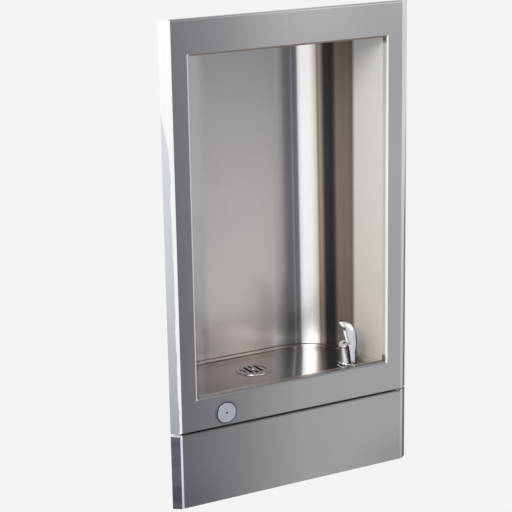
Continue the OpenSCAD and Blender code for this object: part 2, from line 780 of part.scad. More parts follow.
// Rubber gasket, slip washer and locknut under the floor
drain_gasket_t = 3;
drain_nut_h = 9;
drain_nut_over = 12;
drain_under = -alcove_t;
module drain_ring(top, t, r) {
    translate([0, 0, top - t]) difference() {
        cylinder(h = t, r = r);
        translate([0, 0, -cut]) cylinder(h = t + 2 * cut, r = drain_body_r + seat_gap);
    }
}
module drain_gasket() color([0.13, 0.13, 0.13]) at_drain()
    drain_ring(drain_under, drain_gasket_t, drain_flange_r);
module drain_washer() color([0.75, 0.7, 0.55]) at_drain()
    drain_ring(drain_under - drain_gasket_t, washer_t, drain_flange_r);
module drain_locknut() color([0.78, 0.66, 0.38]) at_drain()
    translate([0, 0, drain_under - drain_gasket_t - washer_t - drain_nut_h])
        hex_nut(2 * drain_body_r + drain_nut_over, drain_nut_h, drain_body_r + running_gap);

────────

§ **EXERCISE DETAILS**:
From the listing above, extract every line exactly as it stands.

§ **THE REPLY**:
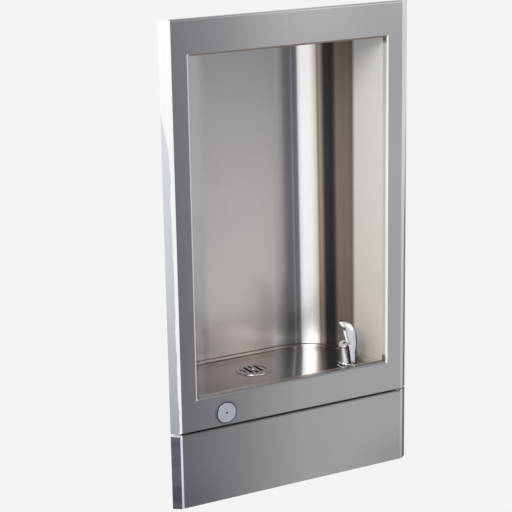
Continue the OpenSCAD and Blender code for this object: part 2, from line 780 of part.scad. More parts follow.
// Rubber gasket, slip washer and locknut under the floor
drain_gasket_t = 3;
drain_nut_h = 9;
drain_nut_over = 12;
drain_under = -alcove_t;
module drain_ring(top, t, r) {
    translate([0, 0, top - t]) difference() {
        cylinder(h = t, r = r);
        translate([0, 0, -cut]) cylinder(h = t + 2 * cut, r = drain_body_r + seat_gap);
    }
}
module drain_gasket() color([0.13, 0.13, 0.13]) at_drain()
    drain_ring(drain_under, drain_gasket_t, drain_flange_r);
module drain_washer() color([0.75, 0.7, 0.55]) at_drain()
    drain_ring(drain_under - drain_gasket_t, washer_t, drain_flange_r);
module drain_locknut() color([0.78, 0.66, 0.38]) at_drain()
    translate([0, 0, drain_under - drain_gasket_t - washer_t - drain_nut_h])
        hex_nut(2 * drain_body_r + drain_nut_over, drain_nut_h, drain_body_r + running_gap);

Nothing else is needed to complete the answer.